**Available data**
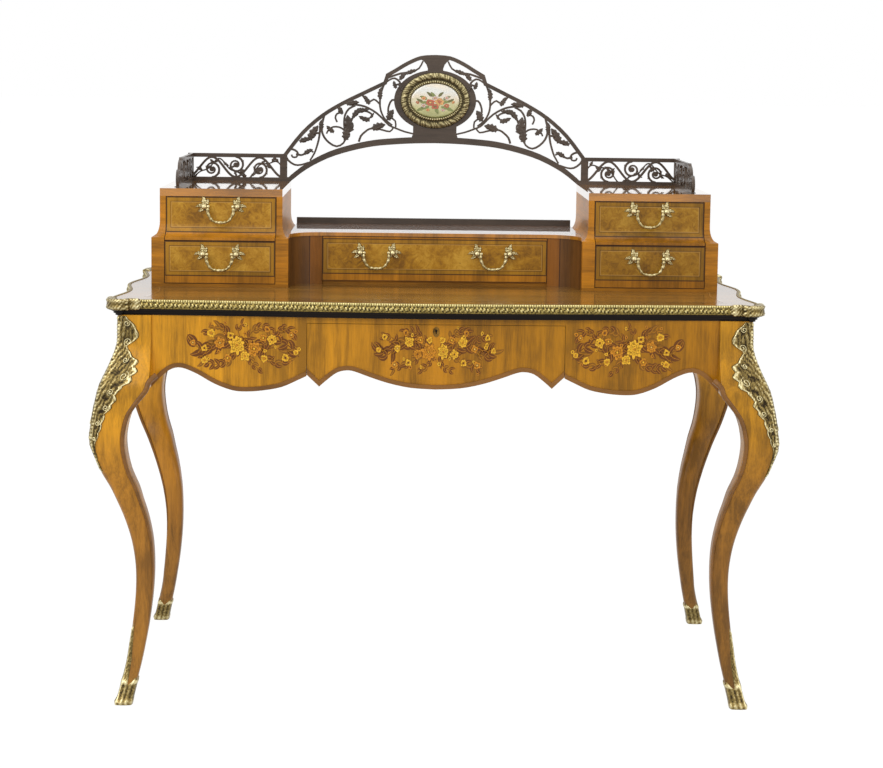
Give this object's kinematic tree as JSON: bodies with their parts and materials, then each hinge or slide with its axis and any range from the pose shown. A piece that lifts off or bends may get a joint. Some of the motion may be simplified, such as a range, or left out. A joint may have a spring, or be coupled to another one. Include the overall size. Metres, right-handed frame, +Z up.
{
  "type": "writing table",
  "caption": "Walnut and marquetry writing table on cabriole legs, with sliding drawers, swinging bail handles, a raised cabinet and a pierced arched gallery.",
  "frame": {"origin": "on the floor, under the middle of the table", "axes": "+X to the viewer's right, +Y from the front to the rear, +Z up"},
  "size_m": [1.2604, 0.629, 1.201],
  "materials": {
    "walnut_veneer": "french polished straight and crossbanded walnut",
    "dark_walnut": "dark stained walnut, satin polish",
    "burr_walnut": "polished burr walnut with fine stringing",
    "gilt_brass": "cast and gilt, worn in the high spots",
    "drawer_lining": "plain planed timber",
    "lock_steel": "filed steel",
    "ebonised": "black polish",
    "porcelain": null
  },
  "bodies": {
    "table": {"leg_front_left": "walnut_veneer", "leg_front_right": "walnut_veneer", "leg_rear_left": "walnut_veneer", "leg_rear_right": "walnut_veneer", "front_aprons": "walnut_veneer", "side_aprons": "walnut_veneer", "rear_apron": "walnut_veneer", "front_top_rail": "walnut_veneer", "table_top": "walnut_veneer", "cabinet_left_sides": "walnut_veneer", "cabinet_left_top": "walnut_veneer", "cabinet_right_sides": "walnut_veneer", "cabinet_right_top": "walnut_veneer", "centre_shelf": "walnut_veneer", "centre_quadrants": "walnut_veneer", "apron_beads": "dark_walnut", "shelf_upstand": "dark_walnut", "rear_frets": "dark_walnut", "side_frets": "dark_walnut", "gallery_arch": "dark_walnut", "top_field": "burr_walnut", "knee_mounts": "gilt_brass", "sabots": "gilt_brass", "brass_edge": "gilt_brass", "corner_clasps": "gilt_brass", "plaque_frame": "gilt_brass", "frieze_partitions": "drawer_lining", "cabinet_left_boards": "drawer_lining", "cabinet_right_boards": "drawer_lining", "centre_boards": "drawer_lining", "under_moulding": "ebonised", "plaque": "porcelain"},
    "frieze_drawer": {"frieze_drawer_front": "walnut_veneer", "frieze_drawer_bead": "dark_walnut", "frieze_drawer_box": "drawer_lining", "lock_case": "lock_steel", "escutcheon": "gilt_brass"},
    "lock_bolt": {"lock_bolt": "lock_steel"},
    "left_upper_drawer": {"left_upper_front": "burr_walnut", "left_upper_box": "drawer_lining", "left_upper_posts": "gilt_brass"},
    "left_upper_bail": {"left_upper_bail": "gilt_brass"},
    "left_lower_drawer": {"left_lower_front": "burr_walnut", "left_lower_box": "drawer_lining", "left_lower_posts": "gilt_brass"},
    "left_lower_bail": {"left_lower_bail": "gilt_brass"},
    "right_upper_drawer": {"right_upper_front": "burr_walnut", "right_upper_box": "drawer_lining", "right_upper_posts": "gilt_brass"},
    "right_upper_bail": {"right_upper_bail": "gilt_brass"},
    "right_lower_drawer": {"right_lower_front": "burr_walnut", "right_lower_box": "drawer_lining", "right_lower_posts": "gilt_brass"},
    "right_lower_bail": {"right_lower_bail": "gilt_brass"},
    "centre_drawer": {"centre_front": "burr_walnut", "centre_box": "drawer_lining", "centre_posts": "gilt_brass"},
    "centre_left_bail": {"centre_left_bail": "gilt_brass"},
    "centre_right_bail": {"centre_right_bail": "gilt_brass"}
  },
  "joints": [
    {"name": "frieze_drawer_slide", "type": "slide", "parent": "table", "child": "frieze_drawer", "axis": [0, -1, 0], "range_m": [0, 0.3]},
    {"name": "lock_bolt_slide", "type": "slide", "parent": "frieze_drawer", "child": "lock_bolt", "axis": [0, 0, 1], "range_m": [0, 0.008]},
    {"name": "left_upper_drawer_slide", "type": "slide", "parent": "table", "child": "left_upper_drawer", "axis": [0, -1, 0], "range_m": [0, 0.19]},
    {"name": "left_lower_drawer_slide", "type": "slide", "parent": "table", "child": "left_lower_drawer", "axis": [0, -1, 0], "range_m": [0, 0.19]},
    {"name": "right_upper_drawer_slide", "type": "slide", "parent": "table", "child": "right_upper_drawer", "axis": [0, -1, 0], "range_m": [0, 0.19]},
    {"name": "right_lower_drawer_slide", "type": "slide", "parent": "table", "child": "right_lower_drawer", "axis": [0, -1, 0], "range_m": [0, 0.19]},
    {"name": "centre_drawer_slide", "type": "slide", "parent": "table", "child": "centre_drawer", "axis": [0, -1, 0], "range_m": [0, 0.19]},
    {"name": "left_upper_bail_hinge", "type": "hinge", "parent": "left_upper_drawer", "child": "left_upper_bail", "pos_m": [-0.4155, -0.031, 0.903], "axis": [-1, 0, 0], "range_deg": [0, 85]},
    {"name": "left_lower_bail_hinge", "type": "hinge", "parent": "left_lower_drawer", "child": "left_lower_bail", "pos_m": [-0.4155, -0.059, 0.813], "axis": [-1, 0, 0], "range_deg": [0, 85]},
    {"name": "right_upper_bail_hinge", "type": "hinge", "parent": "right_upper_drawer", "child": "right_upper_bail", "pos_m": [0.4155, -0.031, 0.903], "axis": [-1, 0, 0], "range_deg": [0, 85]},
    {"name": "right_lower_bail_hinge", "type": "hinge", "parent": "right_lower_drawer", "child": "right_lower_bail", "pos_m": [0.4155, -0.059, 0.813], "axis": [-1, 0, 0], "range_deg": [0, 85]},
    {"name": "centre_left_bail_hinge", "type": "hinge", "parent": "centre_drawer", "child": "centre_left_bail", "pos_m": [-0.115, 0.02, 0.812], "axis": [-1, 0, 0], "range_deg": [0, 85]},
    {"name": "centre_right_bail_hinge", "type": "hinge", "parent": "centre_drawer", "child": "centre_right_bail", "pos_m": [0.115, 0.02, 0.812], "axis": [-1, 0, 0], "range_deg": [0, 85]}
  ]
}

**Exercise brief**
Reproduce the listing above verbatim, from first line to last.

**Solution**
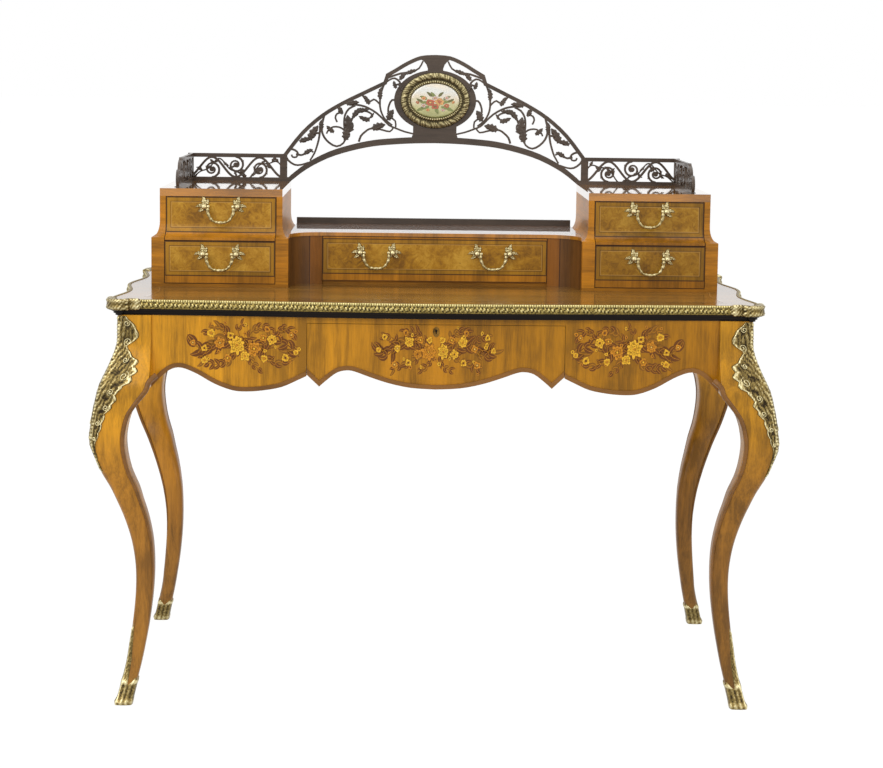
Give this object's kinematic tree as JSON: bodies with their parts and materials, then each hinge or slide with its axis and any range from the pose shown. A piece that lifts off or bends may get a joint. Some of the motion may be simplified, such as a range, or left out. A joint may have a spring, or be coupled to another one. Include the overall size. Metres, right-handed frame, +Z up.
{
  "type": "writing table",
  "caption": "Walnut and marquetry writing table on cabriole legs, with sliding drawers, swinging bail handles, a raised cabinet and a pierced arched gallery.",
  "frame": {"origin": "on the floor, under the middle of the table", "axes": "+X to the viewer's right, +Y from the front to the rear, +Z up"},
  "size_m": [1.2604, 0.629, 1.201],
  "materials": {
    "walnut_veneer": "french polished straight and crossbanded walnut",
    "dark_walnut": "dark stained walnut, satin polish",
    "burr_walnut": "polished burr walnut with fine stringing",
    "gilt_brass": "cast and gilt, worn in the high spots",
    "drawer_lining": "plain planed timber",
    "lock_steel": "filed steel",
    "ebonised": "black polish",
    "porcelain": null
  },
  "bodies": {
    "table": {"leg_front_left": "walnut_veneer", "leg_front_right": "walnut_veneer", "leg_rear_left": "walnut_veneer", "leg_rear_right": "walnut_veneer", "front_aprons": "walnut_veneer", "side_aprons": "walnut_veneer", "rear_apron": "walnut_veneer", "front_top_rail": "walnut_veneer", "table_top": "walnut_veneer", "cabinet_left_sides": "walnut_veneer", "cabinet_left_top": "walnut_veneer", "cabinet_right_sides": "walnut_veneer", "cabinet_right_top": "walnut_veneer", "centre_shelf": "walnut_veneer", "centre_quadrants": "walnut_veneer", "apron_beads": "dark_walnut", "shelf_upstand": "dark_walnut", "rear_frets": "dark_walnut", "side_frets": "dark_walnut", "gallery_arch": "dark_walnut", "top_field": "burr_walnut", "knee_mounts": "gilt_brass", "sabots": "gilt_brass", "brass_edge": "gilt_brass", "corner_clasps": "gilt_brass", "plaque_frame": "gilt_brass", "frieze_partitions": "drawer_lining", "cabinet_left_boards": "drawer_lining", "cabinet_right_boards": "drawer_lining", "centre_boards": "drawer_lining", "under_moulding": "ebonised", "plaque": "porcelain"},
    "frieze_drawer": {"frieze_drawer_front": "walnut_veneer", "frieze_drawer_bead": "dark_walnut", "frieze_drawer_box": "drawer_lining", "lock_case": "lock_steel", "escutcheon": "gilt_brass"},
    "lock_bolt": {"lock_bolt": "lock_steel"},
    "left_upper_drawer": {"left_upper_front": "burr_walnut", "left_upper_box": "drawer_lining", "left_upper_posts": "gilt_brass"},
    "left_upper_bail": {"left_upper_bail": "gilt_brass"},
    "left_lower_drawer": {"left_lower_front": "burr_walnut", "left_lower_box": "drawer_lining", "left_lower_posts": "gilt_brass"},
    "left_lower_bail": {"left_lower_bail": "gilt_brass"},
    "right_upper_drawer": {"right_upper_front": "burr_walnut", "right_upper_box": "drawer_lining", "right_upper_posts": "gilt_brass"},
    "right_upper_bail": {"right_upper_bail": "gilt_brass"},
    "right_lower_drawer": {"right_lower_front": "burr_walnut", "right_lower_box": "drawer_lining", "right_lower_posts": "gilt_brass"},
    "right_lower_bail": {"right_lower_bail": "gilt_brass"},
    "centre_drawer": {"centre_front": "burr_walnut", "centre_box": "drawer_lining", "centre_posts": "gilt_brass"},
    "centre_left_bail": {"centre_left_bail": "gilt_brass"},
    "centre_right_bail": {"centre_right_bail": "gilt_brass"}
  },
  "joints": [
    {"name": "frieze_drawer_slide", "type": "slide", "parent": "table", "child": "frieze_drawer", "axis": [0, -1, 0], "range_m": [0, 0.3]},
    {"name": "lock_bolt_slide", "type": "slide", "parent": "frieze_drawer", "child": "lock_bolt", "axis": [0, 0, 1], "range_m": [0, 0.008]},
    {"name": "left_upper_drawer_slide", "type": "slide", "parent": "table", "child": "left_upper_drawer", "axis": [0, -1, 0], "range_m": [0, 0.19]},
    {"name": "left_lower_drawer_slide", "type": "slide", "parent": "table", "child": "left_lower_drawer", "axis": [0, -1, 0], "range_m": [0, 0.19]},
    {"name": "right_upper_drawer_slide", "type": "slide", "parent": "table", "child": "right_upper_drawer", "axis": [0, -1, 0], "range_m": [0, 0.19]},
    {"name": "right_lower_drawer_slide", "type": "slide", "parent": "table", "child": "right_lower_drawer", "axis": [0, -1, 0], "range_m": [0, 0.19]},
    {"name": "centre_drawer_slide", "type": "slide", "parent": "table", "child": "centre_drawer", "axis": [0, -1, 0], "range_m": [0, 0.19]},
    {"name": "left_upper_bail_hinge", "type": "hinge", "parent": "left_upper_drawer", "child": "left_upper_bail", "pos_m": [-0.4155, -0.031, 0.903], "axis": [-1, 0, 0], "range_deg": [0, 85]},
    {"name": "left_lower_bail_hinge", "type": "hinge", "parent": "left_lower_drawer", "child": "left_lower_bail", "pos_m": [-0.4155, -0.059, 0.813], "axis": [-1, 0, 0], "range_deg": [0, 85]},
    {"name": "right_upper_bail_hinge", "type": "hinge", "parent": "right_upper_drawer", "child": "right_upper_bail", "pos_m": [0.4155, -0.031, 0.903], "axis": [-1, 0, 0], "range_deg": [0, 85]},
    {"name": "right_lower_bail_hinge", "type": "hinge", "parent": "right_lower_drawer", "child": "right_lower_bail", "pos_m": [0.4155, -0.059, 0.813], "axis": [-1, 0, 0], "range_deg": [0, 85]},
    {"name": "centre_left_bail_hinge", "type": "hinge", "parent": "centre_drawer", "child": "centre_left_bail", "pos_m": [-0.115, 0.02, 0.812], "axis": [-1, 0, 0], "range_deg": [0, 85]},
    {"name": "centre_right_bail_hinge", "type": "hinge", "parent": "centre_drawer", "child": "centre_right_bail", "pos_m": [0.115, 0.02, 0.812], "axis": [-1, 0, 0], "range_deg": [0, 85]}
  ]
}